Prompt
Copy each line of the records that contains the word "Model".

═══ Dataset content

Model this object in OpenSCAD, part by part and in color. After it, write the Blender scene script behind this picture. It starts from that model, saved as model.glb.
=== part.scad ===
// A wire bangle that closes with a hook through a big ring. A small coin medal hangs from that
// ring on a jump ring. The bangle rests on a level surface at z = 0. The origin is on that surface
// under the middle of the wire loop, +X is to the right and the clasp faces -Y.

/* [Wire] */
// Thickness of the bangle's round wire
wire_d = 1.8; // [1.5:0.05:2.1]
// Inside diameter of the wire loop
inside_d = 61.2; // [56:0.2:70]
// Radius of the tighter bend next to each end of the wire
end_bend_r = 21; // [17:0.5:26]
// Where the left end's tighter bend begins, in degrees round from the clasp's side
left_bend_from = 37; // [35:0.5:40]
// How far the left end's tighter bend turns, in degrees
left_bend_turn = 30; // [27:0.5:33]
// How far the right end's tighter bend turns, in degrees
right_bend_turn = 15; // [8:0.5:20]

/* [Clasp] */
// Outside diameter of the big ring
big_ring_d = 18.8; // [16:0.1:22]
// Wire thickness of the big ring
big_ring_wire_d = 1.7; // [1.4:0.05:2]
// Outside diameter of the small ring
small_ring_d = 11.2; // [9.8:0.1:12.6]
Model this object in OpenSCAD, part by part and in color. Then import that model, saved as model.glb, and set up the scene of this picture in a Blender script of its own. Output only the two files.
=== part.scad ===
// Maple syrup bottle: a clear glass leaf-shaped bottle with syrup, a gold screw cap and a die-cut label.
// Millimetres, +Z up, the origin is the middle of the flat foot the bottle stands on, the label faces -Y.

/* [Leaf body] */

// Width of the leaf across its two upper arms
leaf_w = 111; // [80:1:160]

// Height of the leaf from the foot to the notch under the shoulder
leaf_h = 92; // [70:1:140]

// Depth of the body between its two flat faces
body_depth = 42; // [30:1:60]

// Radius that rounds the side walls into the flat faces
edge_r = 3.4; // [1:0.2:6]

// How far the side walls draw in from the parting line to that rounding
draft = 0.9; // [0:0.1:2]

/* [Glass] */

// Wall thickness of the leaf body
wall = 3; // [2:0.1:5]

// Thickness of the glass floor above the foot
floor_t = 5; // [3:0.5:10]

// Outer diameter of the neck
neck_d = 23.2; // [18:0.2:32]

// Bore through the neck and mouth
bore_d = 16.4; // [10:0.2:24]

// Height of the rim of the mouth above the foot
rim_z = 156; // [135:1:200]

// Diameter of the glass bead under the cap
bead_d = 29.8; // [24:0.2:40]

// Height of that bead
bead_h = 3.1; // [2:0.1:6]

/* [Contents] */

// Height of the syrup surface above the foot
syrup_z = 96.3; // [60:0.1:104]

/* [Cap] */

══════

Result for this task
Model this object in OpenSCAD, part by part and in color. After it, write the Blender scene script behind this picture. It starts from that model, saved as model.glb.
Model this object in OpenSCAD, part by part and in color. Then import that model, saved as model.glb, and set up the scene of this picture in a Blender script of its own. Output only the two files.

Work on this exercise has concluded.